Ukraina boi się zimy. Ma za mało gazu i węgla
Władze w Kijowie obawiają się poważnych problemów, które dotkną mieszkańców w związku z rosyjskimi ograniczeniami dostaw surowców energetycznych oraz działaniami separatystów.
2014-09-11, 19:25
Posłuchaj
Wicepremier Wołodymyr Hrojsman poinformował, że Ukraina potrzebuje dodatkowych 5 miliardów metrów sześciennych gazu. Kijów ma zapewnione 23 miliardy metrów sześciennych z podziemnych zbiorników i rewersu. Brakuje też węgla, bo wspierani przez Moskwę separatyści zniszczyli kopalnie, a surowiec wywożą do Rosji. Przed nadejściem mrozów Ukrainie musi jeszcze zdobyć 5 milionów ton węgla.

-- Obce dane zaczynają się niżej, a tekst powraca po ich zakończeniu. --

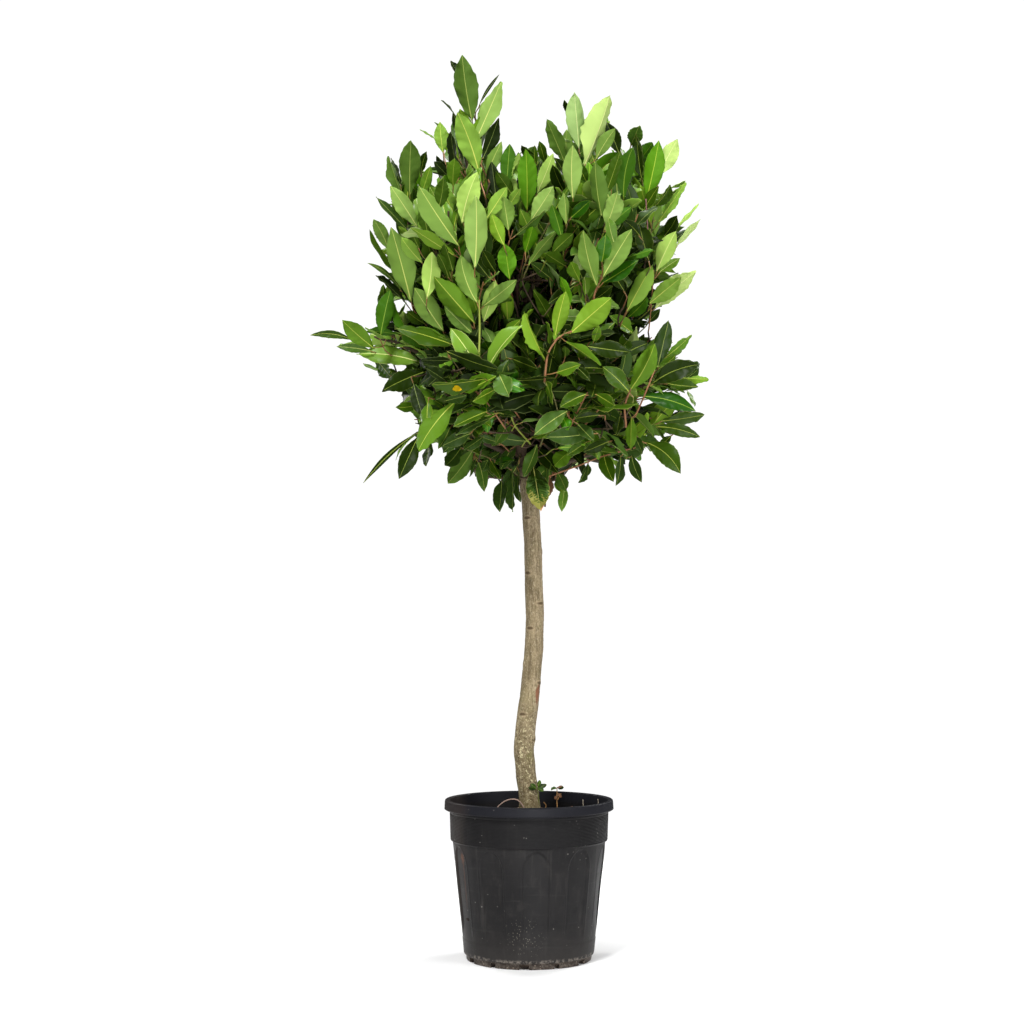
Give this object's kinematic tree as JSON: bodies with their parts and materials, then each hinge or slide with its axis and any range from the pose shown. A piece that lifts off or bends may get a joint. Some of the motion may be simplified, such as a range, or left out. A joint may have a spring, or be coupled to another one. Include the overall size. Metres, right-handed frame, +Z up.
{
  "type": "standard bay topiary in a nursery pot",
  "caption": "Bay tree grown as a standard: a ragged, leafy head on one clear woody stem, in a round black plastic nursery pot.",
  "frame": {"origin": "centre of the pot's flat underside", "axes": "+Z up along the stem, -Y the front that the reference picture shows, +X to its right"},
  "size_m": [0.706, 0.5821, 1.605],
  "materials": {
    "pot_plastic": "satin black recycled plastic",
    "compost": "dark moist potting compost",
    "bark": "smooth olive-brown bark with pale flecks",
    "bough_bark": "smooth brown-green bark of the boughs and twigs",
    "foliage": "glossy evergreen leaves"
  },
  "bodies": {
    "root": {"pot": "pot_plastic", "compost": "compost", "mass_leader_left": "foliage", "mass_leader_right": "foliage", "mass_crest": "foliage", "mass_shoulder_left": "foliage", "mass_shoulder_right": "foliage", "mass_upper_front_left": "foliage", "mass_upper_front_right": "foliage", "mass_upper_back_left": "foliage", "mass_upper_back_right": "foliage", "mass_arm_left": "foliage", "mass_arm_right": "foliage", "mass_low_left": "foliage", "mass_low_right": "foliage", "mass_lower_front_left": "foliage", "mass_lower_front_right": "foliage", "mass_lower_back_left": "foliage", "mass_lower_back_right": "foliage", "mass_skirt_left": "foliage", "mass_skirt_right": "foliage", "trunk": "bark", "bough_leader_left": "bough_bark", "bough_leader_right": "bough_bark", "bough_low_right": "bough_bark", "bough_low_left": "bough_bark", "bough_arm_left": "bough_bark", "bough_arm_right": "bough_bark", "bough_lower_front_left": "bough_bark", "bough_lower_front_right": "bough_bark", "bough_lower_back_left": "bough_bark", "bough_lower_back_right": "bough_bark", "bough_skirt_left": "bough_bark", "bough_skirt_right": "bough_bark", "bough_upper_front_left": "bough_bark", "bough_upper_front_right": "bough_bark", "bough_upper_back_left": "bough_bark", "bough_upper_back_right": "bough_bark", "bough_crest": "bough_bark", "bough_shoulder_left": "bough_bark", "bough_shoulder_right": "bough_bark"}
  },
  "joints": []
}
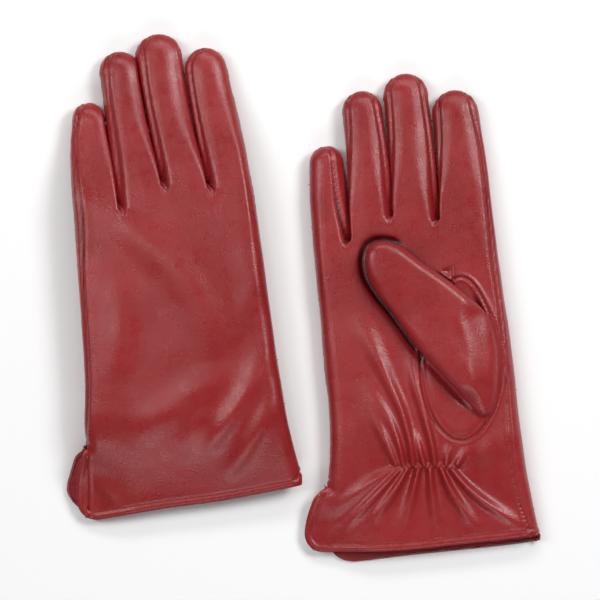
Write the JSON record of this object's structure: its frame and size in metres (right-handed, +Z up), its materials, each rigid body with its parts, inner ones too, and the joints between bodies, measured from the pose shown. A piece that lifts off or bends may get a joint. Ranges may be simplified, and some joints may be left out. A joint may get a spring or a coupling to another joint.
{
  "type": "pair of leather gloves",
  "caption": "Lined leather dress gloves laid flat as a pair, back and palm showing, with fourchettes, folded thumbs, elastic-gathered wrists and side vents.",
  "frame": {"origin": "middle of the two gloves' footprint, on the surface they lie on", "axes": "+Z up, +Y towards the fingertips, +X from the back-up left glove to the palm-up right glove"},
  "size_m": [0.237, 0.2615, 0.023],
  "materials": {
    "leather": "semi-gloss grained glove leather",
    "lining": "brushed knit",
    "elastic": "ribbed elastic tape",
    "thread": "bonded sewing thread"
  },
  "bodies": {
    "left_hand": {"left_back_leather": "leather", "left_palm_leather": "leather", "left_thumb_gusset": "leather", "left_quirk": "leather", "left_hand_lining": "lining", "left_wrist_elastic": "elastic", "left_back_facing": "leather", "left_palm_facing": "leather"},
    "left_thumb": {"left_thumb_leather": "leather", "left_thumb_lining": "lining"},
    "left_pinky": {"left_pinky_leather": "leather", "left_pinky_fourchettes": "leather", "left_pinky_lining": "lining"},
    "left_ring": {"left_ring_leather": "leather", "left_ring_fourchettes": "leather", "left_ring_lining": "lining"},
    "left_middle": {"left_middle_leather": "leather", "left_middle_fourchettes": "leather", "left_middle_lining": "lining"},
    "left_index": {"left_index_leather": "leather", "left_index_fourchettes": "leather", "left_index_lining": "lining"},
    "right_hand": {"right_back_leather": "leather", "right_palm_leather": "leather", "right_thumb_gusset": "leather", "right_quirk": "leather", "right_hand_lining": "lining", "right_wrist_elastic": "elastic", "right_back_facing": "leather", "right_palm_facing": "leather"},
    "right_thumb": {"right_thumb_leather": "leather", "right_thumb_lining": "lining"},
    "right_pinky": {"right_pinky_leather": "leather", "right_pinky_fourchettes": "leather", "right_pinky_lining": "lining"},
    "right_ring": {"right_ring_leather": "leather", "right_ring_fourchettes": "leather", "right_ring_lining": "lining"},
    "right_middle": {"right_middle_leather": "leather", "right_middle_fourchettes": "leather", "right_middle_lining": "lining"},
    "right_index": {"right_index_leather": "leather", "right_index_fourchettes": "leather", "right_index_lining": "lining"}
  },
  "joints": [
    {"name": "left_pinky_bend", "type": "hinge", "parent": "left_hand", "child": "left_pinky", "pos_m": [-0.1046, 0.0452, 0.01], "axis": [-0.9993, -0.0366, 0], "range_deg": [0, 80]},
    {"name": "left_ring_bend", "type": "hinge", "parent": "left_hand", "child": "left_ring", "pos_m": [-0.0833, 0.0522, 0.01], "axis": [-0.9947, -0.1028, 0], "range_deg": [0, 80]},
    {"name": "left_middle_bend", "type": "hinge", "parent": "left_hand", "child": "left_middle", "pos_m": [-0.0613, 0.0562, 0.01], "axis": [-0.9925, -0.1219, 0], "range_deg": [0, 80]},
    {"name": "left_index_bend", "type": "hinge", "parent": "left_hand", "child": "left_index", "pos_m": [-0.0375, 0.0552, 0.01], "axis": [-0.9912, -0.1323, 0], "range_deg": [0, 80]},
    {"name": "left_thumb_fold", "type": "hinge", "parent": "left_hand", "child": "left_thumb", "pos_m": [-0.025, -0.0138, 0.0045], "axis": [0, -1, 0], "range_deg": [0, 150]},
    {"name": "right_pinky_bend", "type": "hinge", "parent": "right_hand", "child": "right_pinky", "pos_m": [0.0149, 0.0252, 0.013], "axis": [0.9993, 0.0366, 0], "range_deg": [0, 80]},
    {"name": "right_ring_bend", "type": "hinge", "parent": "right_hand", "child": "right_ring", "pos_m": [0.0362, 0.0322, 0.013], "axis": [0.9947, 0.1028, 0], "range_deg": [0, 80]},
    {"name": "right_middle_bend", "type": "hinge", "parent": "right_hand", "child": "right_middle", "pos_m": [0.0582, 0.0362, 0.013], "axis": [0.9925, 0.1219, 0], "range_deg": [0, 80]},
    {"name": "right_index_bend", "type": "hinge", "parent": "right_hand", "child": "right_index", "pos_m": [0.082, 0.0352, 0.013], "axis": [0.9912, 0.1323, 0], "range_deg": [0, 80]},
    {"name": "right_thumb_fold", "type": "hinge", "parent": "right_hand", "child": "right_thumb", "pos_m": [0.0945, -0.0338, 0.0185], "axis": [0, 1, 0], "range_deg": [0, 150]},
    {"name": "right_glove_shift", "type": "slide", "parent": "left_hand", "child": "right_hand", "axis": [1, 0, 0], "range_m": [0, 0.12]}
  ]
}
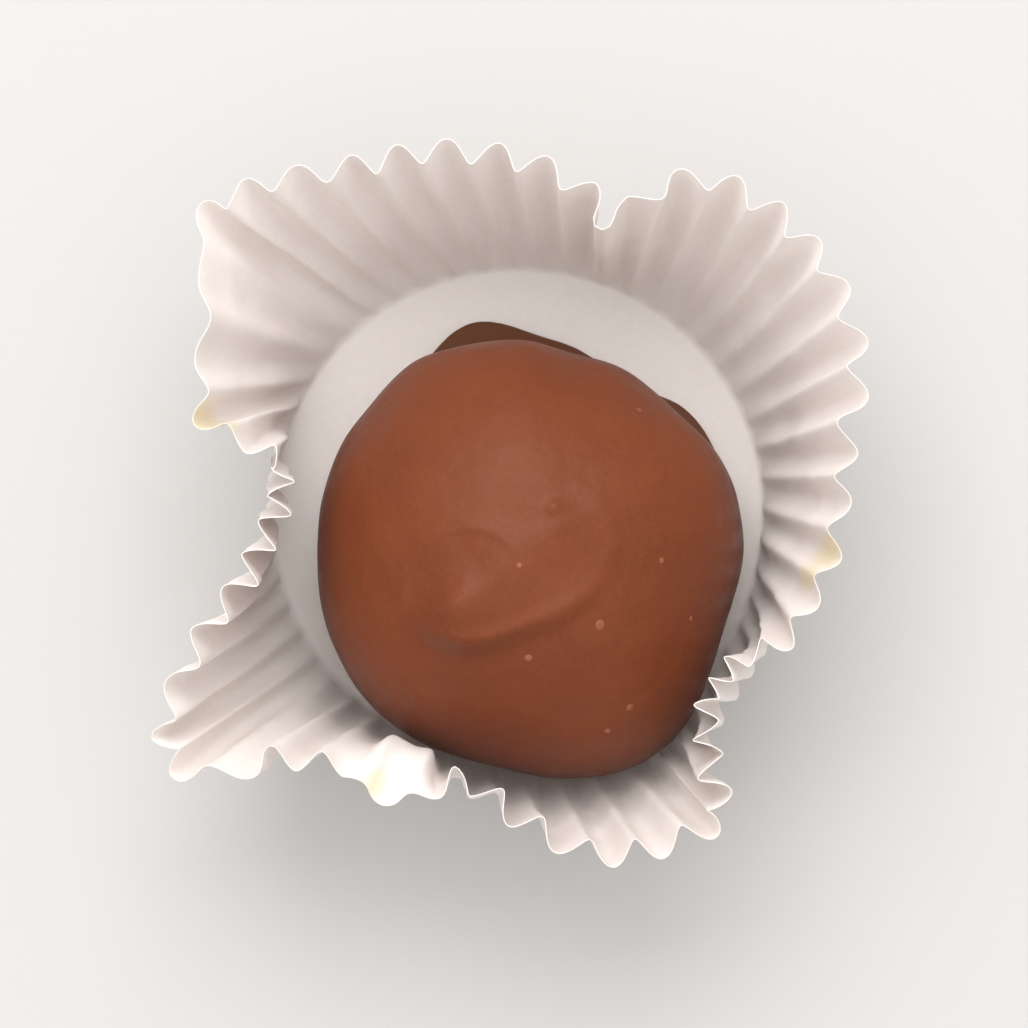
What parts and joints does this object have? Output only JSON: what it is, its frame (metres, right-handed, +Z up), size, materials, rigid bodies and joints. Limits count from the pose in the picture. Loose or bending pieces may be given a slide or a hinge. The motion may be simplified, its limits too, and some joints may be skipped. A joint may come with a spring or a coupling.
{
  "type": "chocolate covered cherry in a paper cup",
  "caption": "Hand-dipped milk chocolate covered cherry with a swirl on top, standing off centre in a bent, fluted white paper candy cup.",
  "frame": {"origin": "centre of the underside of the paper cup's round flat base", "axes": "+Z up, +Y towards the side where the cup's floor shows, which is the top of the picture, +X to the right in the picture"},
  "size_m": [0.0443, 0.045, 0.0213],
  "materials": {
    "chocolate": "hand-dipped milk chocolate, satin with a soft broad shine",
    "paper": "thin white glassine paper, matt, pressed into flutes"
  },
  "bodies": {
    "root": {"chocolate_cherry": "chocolate", "paper_cup": "paper"}
  },
  "joints": []
}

Na efekty tych braków rząd w Kijowie już przygotowuje ludność. Władze poinformowały, że będzie obniżona temperatura ciepłej wody w kranach i pompowanej do kaloryferów. Ograniczone mają być też dostawy dla zakładów przemysłowych. Gaz ma być zastąpiony innymi surowcami energetycznymi.
WOJNA NA UKRAINIE - czytaj więcej >>>
Rosja wstrzymała dostawy gazu w połowie czerwca w związku ze sporem dotyczącym ceny paliwa. Moskwa zgadzała się na tymczasową obniżkę, a Kijów chciał nowej umowy z nowym sposobem obliczania ceny. W związku z tym Ukraińcy postanowili rozwinąć tak zwany rewers, czyli sprowadzanie paliwa z Unii Europejskiej, między innymi z Polski i Słowacji. Gazprom zmniejszył jednak dostawy do tych państw zmuszając Warszawę do wstrzymania eksportu gazu na Ukrainę.